WHAT YOU SHOULD DO:
Return verbatim the inclusive range of lines running from the line that contains "The imported solids" to the line that contains "from __future__ import annotations". Omit every other line.

EXTRACTED INFORMATION:
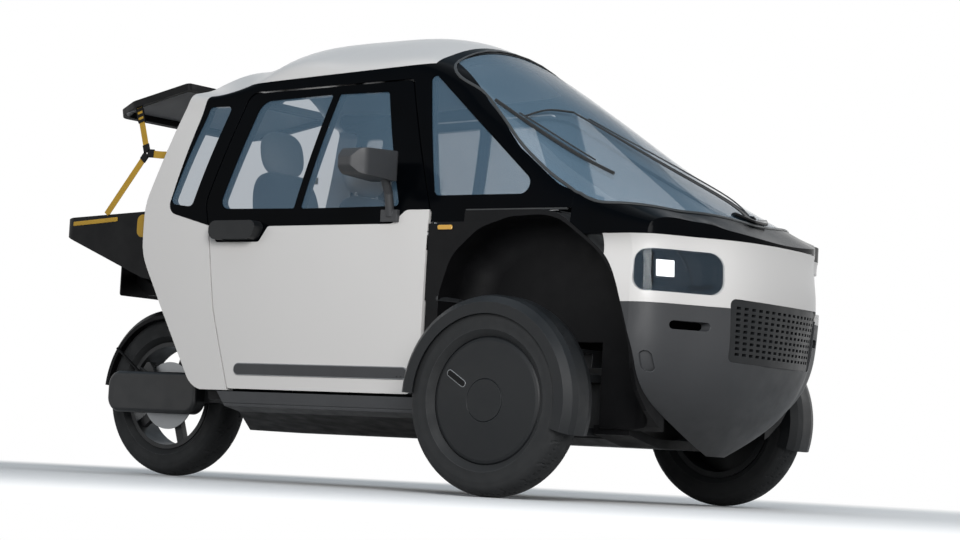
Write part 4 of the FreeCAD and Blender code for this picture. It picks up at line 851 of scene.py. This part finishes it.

* * *

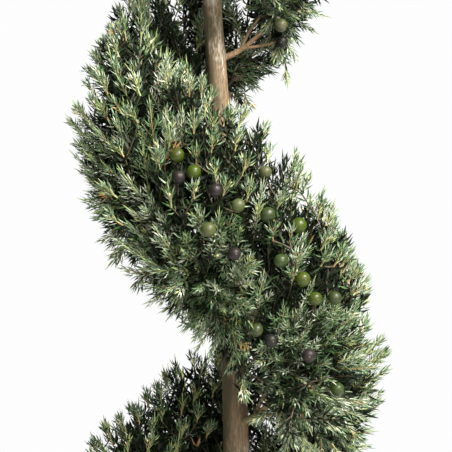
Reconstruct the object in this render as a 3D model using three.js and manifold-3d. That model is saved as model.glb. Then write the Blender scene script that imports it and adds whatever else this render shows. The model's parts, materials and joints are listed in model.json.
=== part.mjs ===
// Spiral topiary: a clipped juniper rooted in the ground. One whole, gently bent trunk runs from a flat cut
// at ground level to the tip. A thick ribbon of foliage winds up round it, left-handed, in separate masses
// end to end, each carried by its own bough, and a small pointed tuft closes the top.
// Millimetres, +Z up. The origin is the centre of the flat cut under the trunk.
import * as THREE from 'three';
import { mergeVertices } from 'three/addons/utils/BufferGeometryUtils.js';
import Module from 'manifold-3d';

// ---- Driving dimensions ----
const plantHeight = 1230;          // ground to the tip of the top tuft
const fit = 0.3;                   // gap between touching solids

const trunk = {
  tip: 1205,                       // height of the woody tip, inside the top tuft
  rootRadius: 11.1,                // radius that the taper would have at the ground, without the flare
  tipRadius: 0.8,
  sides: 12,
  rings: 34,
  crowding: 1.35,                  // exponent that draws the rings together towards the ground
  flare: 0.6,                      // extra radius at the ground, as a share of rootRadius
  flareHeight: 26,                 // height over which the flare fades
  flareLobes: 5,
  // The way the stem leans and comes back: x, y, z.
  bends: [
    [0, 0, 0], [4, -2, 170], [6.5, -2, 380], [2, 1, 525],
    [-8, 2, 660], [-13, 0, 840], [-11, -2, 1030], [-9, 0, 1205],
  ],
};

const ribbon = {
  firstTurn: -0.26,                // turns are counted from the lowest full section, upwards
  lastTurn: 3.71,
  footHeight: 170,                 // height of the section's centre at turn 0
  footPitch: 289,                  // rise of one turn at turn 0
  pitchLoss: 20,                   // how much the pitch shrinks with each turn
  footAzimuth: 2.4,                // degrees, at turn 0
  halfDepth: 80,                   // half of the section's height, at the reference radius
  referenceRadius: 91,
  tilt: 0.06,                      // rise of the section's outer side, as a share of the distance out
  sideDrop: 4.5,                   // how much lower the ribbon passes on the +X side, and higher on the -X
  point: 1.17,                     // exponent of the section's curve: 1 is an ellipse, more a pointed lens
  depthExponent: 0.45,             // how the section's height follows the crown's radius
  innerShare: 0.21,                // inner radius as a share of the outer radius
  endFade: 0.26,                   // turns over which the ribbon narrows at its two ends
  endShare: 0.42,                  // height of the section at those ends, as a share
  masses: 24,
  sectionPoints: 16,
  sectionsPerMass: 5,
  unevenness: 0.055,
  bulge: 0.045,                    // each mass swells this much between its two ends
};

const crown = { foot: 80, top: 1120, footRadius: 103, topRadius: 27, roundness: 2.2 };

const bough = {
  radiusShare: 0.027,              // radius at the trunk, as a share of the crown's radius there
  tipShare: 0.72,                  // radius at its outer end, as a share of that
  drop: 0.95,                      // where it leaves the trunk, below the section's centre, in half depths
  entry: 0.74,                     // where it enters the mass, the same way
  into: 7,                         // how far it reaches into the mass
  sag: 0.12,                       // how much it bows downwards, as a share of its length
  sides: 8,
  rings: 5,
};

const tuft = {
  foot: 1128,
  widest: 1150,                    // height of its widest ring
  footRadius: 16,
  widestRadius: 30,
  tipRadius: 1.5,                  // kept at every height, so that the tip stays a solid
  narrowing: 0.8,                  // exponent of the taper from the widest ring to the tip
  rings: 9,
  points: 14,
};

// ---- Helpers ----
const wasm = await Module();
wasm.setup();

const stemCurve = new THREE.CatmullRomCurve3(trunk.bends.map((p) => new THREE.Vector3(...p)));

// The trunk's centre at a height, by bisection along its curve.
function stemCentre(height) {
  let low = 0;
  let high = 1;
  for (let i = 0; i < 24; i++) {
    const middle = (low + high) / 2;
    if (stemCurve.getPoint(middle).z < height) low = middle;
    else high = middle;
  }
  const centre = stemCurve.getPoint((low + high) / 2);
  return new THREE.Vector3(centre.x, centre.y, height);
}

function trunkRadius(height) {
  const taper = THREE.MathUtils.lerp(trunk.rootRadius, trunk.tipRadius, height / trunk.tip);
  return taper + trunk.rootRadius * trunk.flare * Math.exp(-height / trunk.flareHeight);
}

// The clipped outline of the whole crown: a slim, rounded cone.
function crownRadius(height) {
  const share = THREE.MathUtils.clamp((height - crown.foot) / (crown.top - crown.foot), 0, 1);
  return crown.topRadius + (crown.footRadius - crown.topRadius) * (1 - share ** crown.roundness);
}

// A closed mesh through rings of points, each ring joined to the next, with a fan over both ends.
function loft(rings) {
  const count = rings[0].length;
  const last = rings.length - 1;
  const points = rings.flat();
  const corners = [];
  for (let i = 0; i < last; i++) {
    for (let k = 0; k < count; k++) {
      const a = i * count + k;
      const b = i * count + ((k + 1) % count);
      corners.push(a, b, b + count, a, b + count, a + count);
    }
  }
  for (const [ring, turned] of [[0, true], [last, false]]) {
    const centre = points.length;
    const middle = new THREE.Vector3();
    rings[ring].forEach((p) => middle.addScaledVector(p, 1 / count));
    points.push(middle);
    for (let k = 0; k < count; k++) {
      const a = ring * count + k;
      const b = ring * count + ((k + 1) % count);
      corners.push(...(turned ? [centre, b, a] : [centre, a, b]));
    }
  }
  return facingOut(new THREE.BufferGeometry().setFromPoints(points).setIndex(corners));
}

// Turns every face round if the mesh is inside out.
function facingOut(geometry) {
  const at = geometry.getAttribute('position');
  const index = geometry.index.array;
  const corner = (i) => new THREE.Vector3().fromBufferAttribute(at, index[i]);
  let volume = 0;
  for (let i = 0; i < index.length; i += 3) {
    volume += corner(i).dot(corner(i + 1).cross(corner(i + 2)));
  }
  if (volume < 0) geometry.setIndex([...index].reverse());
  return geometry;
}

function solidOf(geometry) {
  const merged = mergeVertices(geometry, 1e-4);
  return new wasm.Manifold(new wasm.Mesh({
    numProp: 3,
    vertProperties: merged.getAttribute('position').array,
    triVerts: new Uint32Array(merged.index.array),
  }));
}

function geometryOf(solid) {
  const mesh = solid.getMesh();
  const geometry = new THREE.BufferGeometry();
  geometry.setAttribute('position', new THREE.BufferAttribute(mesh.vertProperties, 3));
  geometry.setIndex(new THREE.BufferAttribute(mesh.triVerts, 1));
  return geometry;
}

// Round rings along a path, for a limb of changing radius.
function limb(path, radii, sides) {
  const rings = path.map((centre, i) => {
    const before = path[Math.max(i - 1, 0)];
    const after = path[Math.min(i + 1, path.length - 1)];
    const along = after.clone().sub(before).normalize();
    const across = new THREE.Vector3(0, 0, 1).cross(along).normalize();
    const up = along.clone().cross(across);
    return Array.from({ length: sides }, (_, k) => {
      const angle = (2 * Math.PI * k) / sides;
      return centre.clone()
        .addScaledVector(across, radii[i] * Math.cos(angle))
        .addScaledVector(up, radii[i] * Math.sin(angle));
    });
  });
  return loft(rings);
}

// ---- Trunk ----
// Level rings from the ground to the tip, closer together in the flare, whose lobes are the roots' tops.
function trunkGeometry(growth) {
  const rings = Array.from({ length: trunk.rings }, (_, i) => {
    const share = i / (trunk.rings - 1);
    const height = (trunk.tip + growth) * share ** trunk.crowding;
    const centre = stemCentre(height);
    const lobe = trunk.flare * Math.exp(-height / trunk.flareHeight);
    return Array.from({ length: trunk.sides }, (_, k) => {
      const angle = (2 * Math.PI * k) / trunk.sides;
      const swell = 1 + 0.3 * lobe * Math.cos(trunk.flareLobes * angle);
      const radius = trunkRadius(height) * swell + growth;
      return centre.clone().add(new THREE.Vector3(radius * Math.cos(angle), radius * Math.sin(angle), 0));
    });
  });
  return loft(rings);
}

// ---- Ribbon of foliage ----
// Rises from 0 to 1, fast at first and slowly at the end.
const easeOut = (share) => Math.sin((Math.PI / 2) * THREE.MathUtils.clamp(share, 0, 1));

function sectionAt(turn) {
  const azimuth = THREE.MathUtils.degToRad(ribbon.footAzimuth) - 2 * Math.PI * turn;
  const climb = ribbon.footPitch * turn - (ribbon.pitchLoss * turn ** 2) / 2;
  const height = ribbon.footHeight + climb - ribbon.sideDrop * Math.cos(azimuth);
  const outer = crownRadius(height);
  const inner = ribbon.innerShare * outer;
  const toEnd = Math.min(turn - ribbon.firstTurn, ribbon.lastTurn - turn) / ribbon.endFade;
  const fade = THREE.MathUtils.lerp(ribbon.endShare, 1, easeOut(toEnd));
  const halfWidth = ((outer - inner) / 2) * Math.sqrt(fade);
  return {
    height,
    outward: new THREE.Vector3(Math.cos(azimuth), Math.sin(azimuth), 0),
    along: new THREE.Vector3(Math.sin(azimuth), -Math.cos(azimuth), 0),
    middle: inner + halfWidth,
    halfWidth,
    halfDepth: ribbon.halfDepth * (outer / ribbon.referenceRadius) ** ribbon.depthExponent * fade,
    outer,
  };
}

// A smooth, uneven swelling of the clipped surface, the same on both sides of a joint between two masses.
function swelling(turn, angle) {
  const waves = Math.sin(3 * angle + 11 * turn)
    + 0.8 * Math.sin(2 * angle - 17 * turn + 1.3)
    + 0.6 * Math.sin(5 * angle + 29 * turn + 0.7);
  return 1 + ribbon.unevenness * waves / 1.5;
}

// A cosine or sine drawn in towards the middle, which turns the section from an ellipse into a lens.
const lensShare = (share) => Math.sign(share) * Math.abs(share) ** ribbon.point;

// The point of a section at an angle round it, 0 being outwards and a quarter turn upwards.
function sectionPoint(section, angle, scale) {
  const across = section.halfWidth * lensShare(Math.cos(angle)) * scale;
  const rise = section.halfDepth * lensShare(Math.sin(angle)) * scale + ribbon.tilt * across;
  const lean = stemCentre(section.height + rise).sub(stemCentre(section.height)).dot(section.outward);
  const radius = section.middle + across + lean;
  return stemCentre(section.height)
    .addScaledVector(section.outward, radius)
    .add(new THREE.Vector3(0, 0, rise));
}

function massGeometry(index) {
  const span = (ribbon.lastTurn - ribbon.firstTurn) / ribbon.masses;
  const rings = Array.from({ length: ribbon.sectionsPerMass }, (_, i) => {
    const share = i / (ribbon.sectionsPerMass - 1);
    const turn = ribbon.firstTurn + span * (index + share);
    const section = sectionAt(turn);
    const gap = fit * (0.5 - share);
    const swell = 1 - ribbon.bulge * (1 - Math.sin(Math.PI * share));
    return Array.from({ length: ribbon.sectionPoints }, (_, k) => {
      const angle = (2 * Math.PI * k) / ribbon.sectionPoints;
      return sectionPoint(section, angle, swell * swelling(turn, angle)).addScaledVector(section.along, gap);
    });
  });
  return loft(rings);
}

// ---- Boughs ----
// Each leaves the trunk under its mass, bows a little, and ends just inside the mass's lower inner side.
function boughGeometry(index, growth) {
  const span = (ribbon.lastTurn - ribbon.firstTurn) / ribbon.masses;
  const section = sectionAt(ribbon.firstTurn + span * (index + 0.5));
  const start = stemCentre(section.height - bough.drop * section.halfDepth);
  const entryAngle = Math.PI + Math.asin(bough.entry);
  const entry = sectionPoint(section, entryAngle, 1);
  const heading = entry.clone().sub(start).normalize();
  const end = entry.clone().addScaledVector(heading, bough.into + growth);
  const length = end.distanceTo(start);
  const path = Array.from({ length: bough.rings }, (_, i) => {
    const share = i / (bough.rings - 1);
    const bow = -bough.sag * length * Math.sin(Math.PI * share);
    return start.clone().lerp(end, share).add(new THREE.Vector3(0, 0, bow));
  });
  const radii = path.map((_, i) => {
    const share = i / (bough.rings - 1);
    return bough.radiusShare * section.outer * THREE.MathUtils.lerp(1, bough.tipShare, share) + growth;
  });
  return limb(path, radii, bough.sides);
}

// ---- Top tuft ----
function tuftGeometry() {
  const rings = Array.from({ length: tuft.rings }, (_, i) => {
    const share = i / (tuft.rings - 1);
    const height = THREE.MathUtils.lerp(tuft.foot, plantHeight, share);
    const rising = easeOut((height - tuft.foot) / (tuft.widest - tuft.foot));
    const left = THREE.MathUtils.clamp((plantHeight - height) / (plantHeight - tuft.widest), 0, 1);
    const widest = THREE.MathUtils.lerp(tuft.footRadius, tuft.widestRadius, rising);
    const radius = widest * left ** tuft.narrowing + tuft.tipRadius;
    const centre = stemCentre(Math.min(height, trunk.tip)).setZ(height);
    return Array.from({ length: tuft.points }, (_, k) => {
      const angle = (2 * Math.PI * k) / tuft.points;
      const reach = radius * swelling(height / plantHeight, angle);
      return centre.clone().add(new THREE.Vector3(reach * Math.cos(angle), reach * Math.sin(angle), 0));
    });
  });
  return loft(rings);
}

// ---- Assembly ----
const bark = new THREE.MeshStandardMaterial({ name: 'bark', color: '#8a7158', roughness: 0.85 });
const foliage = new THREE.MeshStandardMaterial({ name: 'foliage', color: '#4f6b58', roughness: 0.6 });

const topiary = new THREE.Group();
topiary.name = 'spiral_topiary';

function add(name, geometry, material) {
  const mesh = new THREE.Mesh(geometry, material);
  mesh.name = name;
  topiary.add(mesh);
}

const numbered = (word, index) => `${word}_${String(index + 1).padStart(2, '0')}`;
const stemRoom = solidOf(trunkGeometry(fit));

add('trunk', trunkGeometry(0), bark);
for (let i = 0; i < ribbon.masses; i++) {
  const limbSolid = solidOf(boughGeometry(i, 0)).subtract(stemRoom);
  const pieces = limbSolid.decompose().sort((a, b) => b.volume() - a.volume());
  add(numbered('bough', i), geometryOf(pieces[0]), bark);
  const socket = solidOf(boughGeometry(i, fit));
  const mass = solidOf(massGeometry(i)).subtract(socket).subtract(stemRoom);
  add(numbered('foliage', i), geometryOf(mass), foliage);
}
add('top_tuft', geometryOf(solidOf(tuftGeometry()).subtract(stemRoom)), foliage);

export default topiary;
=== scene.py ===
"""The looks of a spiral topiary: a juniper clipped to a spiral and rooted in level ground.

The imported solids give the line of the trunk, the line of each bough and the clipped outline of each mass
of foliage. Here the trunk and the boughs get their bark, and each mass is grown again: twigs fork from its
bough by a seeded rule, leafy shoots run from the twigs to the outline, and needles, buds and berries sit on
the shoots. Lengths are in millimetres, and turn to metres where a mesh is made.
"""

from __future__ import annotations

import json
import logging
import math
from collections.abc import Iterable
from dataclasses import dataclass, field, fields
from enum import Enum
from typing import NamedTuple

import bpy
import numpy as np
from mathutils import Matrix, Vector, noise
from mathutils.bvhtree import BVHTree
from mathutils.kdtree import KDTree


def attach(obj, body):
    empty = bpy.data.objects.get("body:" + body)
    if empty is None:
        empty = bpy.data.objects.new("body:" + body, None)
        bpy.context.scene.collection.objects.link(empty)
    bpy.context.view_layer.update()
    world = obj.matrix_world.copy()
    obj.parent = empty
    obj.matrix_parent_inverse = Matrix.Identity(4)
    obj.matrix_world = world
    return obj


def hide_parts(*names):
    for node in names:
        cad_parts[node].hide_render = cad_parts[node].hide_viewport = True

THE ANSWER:
The imported solids give the line of the trunk, the line of each bough and the clipped outline of each mass
of foliage. Here the trunk and the boughs get their bark, and each mass is grown again: twigs fork from its
bough by a seeded rule, leafy shoots run from the twigs to the outline, and needles, buds and berries sit on
the shoots. Lengths are in millimetres, and turn to metres where a mesh is made.
"""

from __future__ import annotations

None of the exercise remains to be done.